Jesus pergunta usando o verbo agapan, que indica um amor total, incondicional (ágape), enquanto Pedro responde com o verbo philein, que expressa amor de afeto e amizade (filia). À terceira vez, Jesus adapta-se ao amor de Pedro e adota o verbo philein:
“«Simão, filho de João, queres-me bem?» Pedro ficou triste por Lhe ter perguntado, pela terceira vez: «Queres-me bem?», e respondeu: «Senhor, Tu sabes tudo; Tu sabes que Te quero bem». Disse-lhe Jesus: «Apascenta as minhas ovelhas.»”
A Pedro, que se mostrara pouco fiável, Jesus confia o seu rebanho. Constitui-o Pastor, um título messiânico que até então reservara para Si.
“E, depois disto, acrescentou: «Segue-me.»”
Segue-me, para seres o Pastor que dá a vida pelas minhas ovelhas.

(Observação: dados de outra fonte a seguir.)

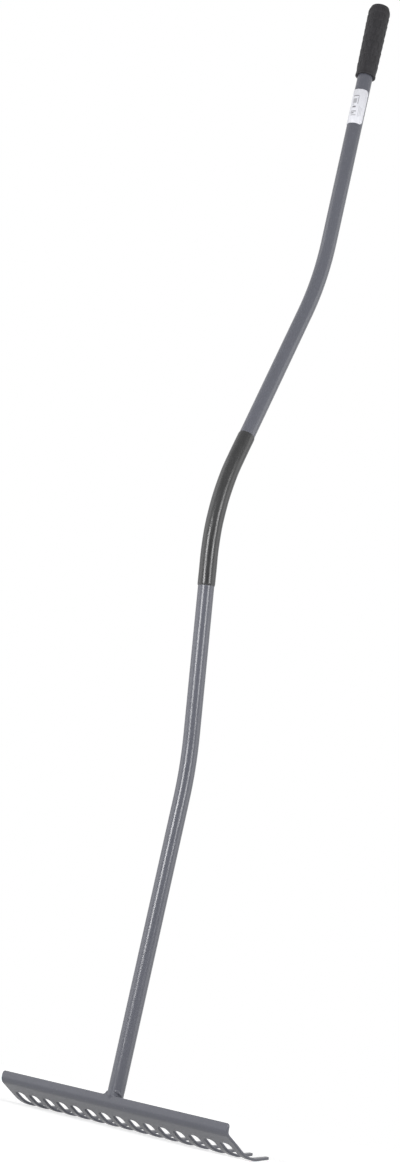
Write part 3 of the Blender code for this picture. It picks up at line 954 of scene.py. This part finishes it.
# %% Where the label and its marks sit
LABEL_WIDTH = 40 * MM
LABEL_CORNER = 5.5 * MM
LABEL_THICKNESS = 0.25 * MM
label_low, label_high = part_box("paper_label")
label_middle = (label_low.z + label_high.z) / 2

# Each mark in mm: its middle round the shaft and up the label, half its width and height; then its strength
MARKS = [
    (-15.5, 16.0, 4.5, 0.7, 0.75),
    (-11.0, 9.0, 0.6, 6.0, 0.55),
    (-16.0, 8.0, 2.8, 3.6, 0.5),
    (-15.5, -1.5, 2.6, 1.3, 0.75),
    (-15.0, -8.6, 3.6, 0.9, 0.6),
    (-16.5, -11.4, 2.2, 0.9, 0.8),
    (-14.5, -14.6, 3.8, 0.7, 0.5),
    (-17.5, 2.6, 1.6, 0.6, 0.5),
]
MARKS += [(-8.0 + 1.9 * line, -8.5, 0.35, 8.5 - line, 0.35) for line in range(3)]
print("the label has", len(MARKS), "plain marks")

# %% Coated paper
FIBRE_SIZE, FIBRE_DEPTH = 1.2 * MM, 0.02 * MM


def printed_marks(tree, place):
    """How strong the ink is at each point of the label."""
    parts = add_node(tree, "SeparateXYZ", {"Vector": place})
    turn = add_node(tree, "Math", {0: parts.outputs["Y"], 1: parts.outputs["X"]}, operation="ARCTAN2")
    round_mm = add_node(tree, "Math", {0: turn, 1: TUBE_RADIUS / MM}, operation="MULTIPLY")
    high = add_node(tree, "Math", {0: parts.outputs["Z"], 1: label_middle}, operation="SUBTRACT")
    high_mm = add_node(tree, "Math", {0: high, 1: 1 / MM}, operation="MULTIPLY")
    ink = None
    for round_middle, high_middle, half_width, half_height, strength in MARKS:
        wide = add_node(tree, "Math", {0: round_mm, 1: round_middle, 2: half_width}, operation="COMPARE")
        tall = add_node(tree, "Math", {0: high_mm, 1: high_middle, 2: half_height}, operation="COMPARE")
        mark = add_node(tree, "Math", {0: wide, 1: tall}, operation="MULTIPLY")
        mark = add_node(tree, "Math", {0: mark, 1: strength}, operation="MULTIPLY")
        ink = mark if ink is None else add_node(tree, "Math", {0: ink, 1: mark}, operation="MAXIMUM")
    return ink


def coated_paper():
    """White paper with a soft gloss, and grey ink where the marks are."""
    material, tree, shader, place = new_material("coated_paper", {"IOR": 1.5, "Roughness": 0.42})
    fibre = add_node(tree, "TexNoise", {"Vector": place, "Scale": 1 / FIBRE_SIZE, "Detail": 4})
    paper_inputs = {FACTOR: fibre, COLOUR_A: linear("cecfd5"), COLOUR_B: linear("dadae0")}
    bare = add_node(tree, "Mix", paper_inputs, data_type="RGBA").outputs[COLOUR_OUT]
    ink_inputs = {FACTOR: printed_marks(tree, place), COLOUR_A: bare, COLOUR_B: linear("4a4a4e")}
    printed = add_node(tree, "Mix", ink_inputs, data_type="RGBA").outputs[COLOUR_OUT]
    skin = add_node(tree, "Bump", {"Height": fibre, "Distance": FIBRE_DEPTH})
    fill_inputs(tree, shader, {"Base Color": printed, "Normal": skin})
    return material


paper = coated_paper()
print("material made:", paper.name)

# %% The label
LABEL_COLUMNS = 120
LABEL_TUCK = 0.05 * MM
LABEL_BREAK = 0.2 * MM
LABEL_BREAK_SHARE = 0.6
DEEPEST_CUT = 0.98 * LABEL_CORNER


def label_edge(across):
    """Half the label's height at a share of its half width: full in the middle, less in the round corners."""
    into_corner = max(0.0, across * LABEL_WIDTH / 2 - (LABEL_WIDTH / 2 - LABEL_CORNER))
    cut = LABEL_CORNER - math.sqrt(max(0.0, LABEL_CORNER**2 - into_corner**2))
    return (label_high.z - label_low.z) / 2 - min(cut, DEEPEST_CUT)


def make_label():
    """A thin curved sheet, column by column round the shaft, with its rims turned in to the tube."""
    tucked, inner = TUBE_RADIUS - LABEL_TUCK, TUBE_RADIUS + FIT
    rim, face = inner + LABEL_BREAK_SHARE * LABEL_THICKNESS, inner + LABEL_THICKNESS
    half_turn = LABEL_WIDTH / inner / 2
    rings = []
    for column in range(LABEL_COLUMNS + 1):
        share = 2 * column / LABEL_COLUMNS - 1
        turn = -math.pi / 2 + half_turn * share
        out_x, out_y = math.cos(turn), math.sin(turn)
        edge = label_edge(abs(share))
        lower = [(tucked, -edge), (rim, -edge), (face, -edge + LABEL_BREAK)]
        upper = [(face, edge - LABEL_BREAK), (rim, edge), (tucked, edge)]
        rings.append([(r * out_x, top_y + r * out_y, label_middle + height) for r, height in lower + upper])
    label = add_solid("wrapped_label", rings)
    finish_piece(label, paper, "paper_label", smooth_angle=30)


make_label()

# %% [markdown]
# The camera
#
# The camera stands where the photograph was taken from: low, level with the head and off to its right, so
# that it looks up the shaft. Its place and tilt come from fitting a pinhole camera to the shaft's edges and
# bends, and a lens of 67 mm on a 36 mm sensor gives the same perspective. Two of its axes are written out,
# its right and its back, and the third follows from them.

# %% Camera
CAMERA_FROM_FOOT = Vector((2.01888, -1.99557, 0.02838))
CAMERA_RIGHT = Vector((0.7117, 0.6688, 0.2149))
CAMERA_BACK = Vector((0.7025, -0.6754, -0.2245))


def make_camera():
    """A camera at its place from the foot, with its two written axes made square to each other."""
    data = bpy.data.cameras.new("camera")
    data.sensor_fit, data.sensor_width, data.lens = "AUTO", 36.0, 67.04
    data.clip_start, data.clip_end = 0.05, 50
    camera = bpy.data.objects.new("camera", data)
    bpy.context.scene.collection.objects.link(camera)
    back = CAMERA_BACK.normalized()
    right = (CAMERA_RIGHT - back * CAMERA_RIGHT.dot(back)).normalized()
    turned = Matrix((right, back.cross(right), back)).transposed().to_4x4()
    camera.matrix_world = Matrix.Translation(FOOT + CAMERA_FROM_FOOT) @ turned
    bpy.context.scene.camera = camera


make_camera()
print("the camera is", round(CAMERA_FROM_FOOT.length, 2), "m from the foot")

# %% [markdown]
# Studio light
#
# The rake stands in a white studio. Two upright softboxes, one on each side of the camera, give the two pale
# stripes down the lower shaft: a stripe is the mirror image of a lamp, so its place across the tube gives the
# lamp's bearing, and where it starts and stops gives the lamp's height. Two wide, weaker lamps stand further
# round to the left and the right. They graze the tube's two flanks, and that is what makes it look round.

# %% Softboxes
LAMP_DISTANCE = 1.9


def make_softbox(name, bearing, low, high, width, watts):
    """An upright area lamp that faces the shaft; bearing in degrees from +X, low and high above the foot."""
    data = bpy.data.lights.new(name, "AREA")
    data.shape, data.size, data.size_y, data.energy = "RECTANGLE", width, high - low, watts
    lamp = bpy.data.objects.new(name, data)
    bpy.context.scene.collection.objects.link(lamp)
    turn = math.radians(bearing)
    outward = Vector((math.cos(turn), math.sin(turn), 0.0))
    lamp.location = FOOT + outward * LAMP_DISTANCE + Vector((0.0, 0.0, (low + high) / 2))
    lamp.rotation_euler = outward.to_track_quat("Z", "Y").to_euler()
    lamp.visible_camera = False


make_softbox("softbox_left", bearing=-84, low=0.22, high=1.10, width=0.55, watts=25)
make_softbox("softbox_right", bearing=-9, low=0.50, high=1.55, width=0.46, watts=20)
make_softbox("backlight_left", bearing=-135, low=0.0, high=2.2, width=1.5, watts=15)
make_softbox("backlight_right", bearing=42, low=0.0, high=2.2, width=1.4, watts=14)
print("two softboxes and two backlights stand", LAMP_DISTANCE, "m from the shaft")

# %% [markdown]
# White surroundings and floor
#
# The world is plain white where the camera or a reflection looks at it, and dimmer where it lights the rake,
# so that colours render about as they are written. Reflections find it dark in one place, low down behind the
# camera, where the studio is an unlit room: with white there too, the middle of the shaft would look chalky.
# The floor is white card. It is a real surface, so the rake throws its soft shadow on it, and a glow that
# only the camera and reflections see lifts the rest of it to the white of the background. The lamps light
# the card less and less away from the rake, so the glow grows with the distance.

# %% What looks and what is lit
def seen_directly(tree):
    """1 for what the camera, a reflection or a refraction looks at, and 0 for light that falls on things."""
    path = add_node(tree, "LightPath")
    looks = [path.outputs["Is " + kind + " Ray"] for kind in ("Camera", "Glossy", "Transmission")]
    either = add_node(tree, "Math", {0: looks[0], 1: looks[1]}, operation="MAXIMUM")
    return add_node(tree, "Math", {0: either, 1: looks[2]}, operation="MAXIMUM")


print("cameras, reflections and refractions look; all other rays carry light")

# %% World
AMBIENT = 0.3
DIM_SIDE = (0.69, -0.72, 0.0)
DIM_BY = 0.85
DIM_HEIGHT = 0.16
DIM_EDGE, DIM_CORE = 0.35, 0.85


def dim_side(tree):
    """1 low down on the side of the room that lies behind the camera, and 0 everywhere else."""
    direction = add_node(tree, "TexCoord").outputs["Generated"]
    height = add_node(tree, "SeparateXYZ", {"Vector": direction}).outputs["Z"]
    along = add_node(tree, "VectorMath", {0: direction, 1: DIM_SIDE}, operation="DOT_PRODUCT")
    facing = along.outputs["Value"]
    above = add_node(tree, "Math", {0: height}, operation="ABSOLUTE")
    low_range = {"From Max": DIM_HEIGHT, "To Min": 1.0, "To Max": 0.0}
    low = add_node(tree, "MapRange", {"Value": above, **low_range}, interpolation_type="SMOOTHSTEP")
    near_range = {"From Min": DIM_EDGE, "From Max": DIM_CORE}
    near = add_node(tree, "MapRange", {"Value": facing, **near_range}, interpolation_type="SMOOTHSTEP")
    return add_node(tree, "Math", {0: low, 1: near}, operation="MULTIPLY")


def make_world():
    """White to look at, dimmer as light, and dark on its dim side except to the camera."""
    world = bpy.data.worlds.new("studio")
    world.use_nodes = True
    tree = world.node_tree
    tree.nodes.clear()
    white = add_node(tree, "MapRange", {"Value": seen_directly(tree), "To Min": AMBIENT, "To Max": 1.0})
    camera_ray = add_node(tree, "LightPath").outputs["Is Camera Ray"]
    off_camera = add_node(tree, "MapRange", {"Value": camera_ray, "To Min": DIM_BY, "To Max": 0.0})
    dark = add_node(tree, "Math", {0: dim_side(tree), 1: off_camera}, operation="MULTIPLY")
    kept = add_node(tree, "Math", {0: 1.0, 1: dark}, operation="SUBTRACT")
    strength = add_node(tree, "Math", {0: white, 1: kept}, operation="MULTIPLY")
    light = add_node(tree, "Background", {"Color": (1, 1, 1, 1), "Strength": strength})
    add_node(tree, "OutputWorld", {"Surface": light})
    bpy.context.scene.world = world


make_world()
bpy.context.scene.view_settings.view_transform = "Standard"
print("white world, at", AMBIENT, "where it lights the rake")

# %% Floor
FLOOR_REACH = 6
FLOOR_SIDES = 96
FLOOR_BELOW = 1 * MM
FLOOR_GLOW, FAR_GLOW = 0.46, 0.86
GLOW_FROM, GLOW_TO = 0.35, 1.5


def make_floor():
    """A round sheet of white card, with a glow for what looks at it that grows away from the rake."""
    turns = full_turn(FLOOR_SIDES)
    level = cad_low.z - FLOOR_BELOW
    rim = [(FLOOR_REACH * math.cos(t), FOOT.y + FLOOR_REACH * math.sin(t), level) for t in turns]
    floor = add_piece("floor", rim, [tuple(range(len(rim)))])
    card_values = {"Base Color": linear("d8d8d8"), "Roughness": 0.9, "Specular IOR Level": 0.1}
    material, tree, card, place = new_material("white_card", card_values)
    middle = (0.0, FOOT.y, cad_low.z)
    away = add_node(tree, "VectorMath", {0: place, 1: middle}, operation="DISTANCE").outputs["Value"]
    glow_range = {"From Min": GLOW_FROM, "From Max": GLOW_TO, "To Min": FLOOR_GLOW, "To Max": FAR_GLOW}
    lift = add_node(tree, "MapRange", {"Value": away, **glow_range})
    strength = add_node(tree, "Math", {0: seen_directly(tree), 1: lift}, operation="MULTIPLY")
    glow = add_node(tree, "Emission", {"Color": (1, 1, 1, 1), "Strength": strength})
    both = add_node(tree, "AddShader", {0: card, 1: glow})
    fill_inputs(tree, tree.nodes["Material Output"], {"Surface": both})
    floor.data.materials.append(material)


make_floor()
print("the floor is just under the tines")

Um modelo maravilhoso de consolação

Concluo com este belo comentário do cardeal Carlo Maria Martini:
“A atuação de Jesus é um modelo maravilhoso de consolação que, passando por cima de todos os defeitos, capta o melhor da pessoa.”
O Ressuscitado não repreende ninguém. É verdade que tinha repreendido os dois discípulos de Emaús e os onze pela sua incredulidade, mas nunca mencionou a sua infidelidade ou traição (Lucas 24,25; Marcos 16,14).
“Esta é verdadeiramente consolação régia: não aproveitar a humilhação alheia para ridicularizar, esmagar, afastar, mas reabilitar, dar coragem, restituir responsabilidade. Para consolar assim, creio que é necessário ser como Jesus, ou seja, ter em si uma grande alegria, um grande tesouro, pois então é fácil comunicá-lo. O Senhor, que possui o tesouro da sua vida divina, faz descer a consolação como bálsamo, gota a gota. E nós, na certeza de estarmos em comunhão com Ele, podemos também fazer descer a consolação gota a gota, sem repreensões nem presunção.”

E é precisamente por esta consolação que os apóstolos, depois de terem sido açoitados, “saíram do Sinédrio contentes por terem sido considerados dignos de sofrer ultrajes pelo nome de Jesus” (primeira leitura).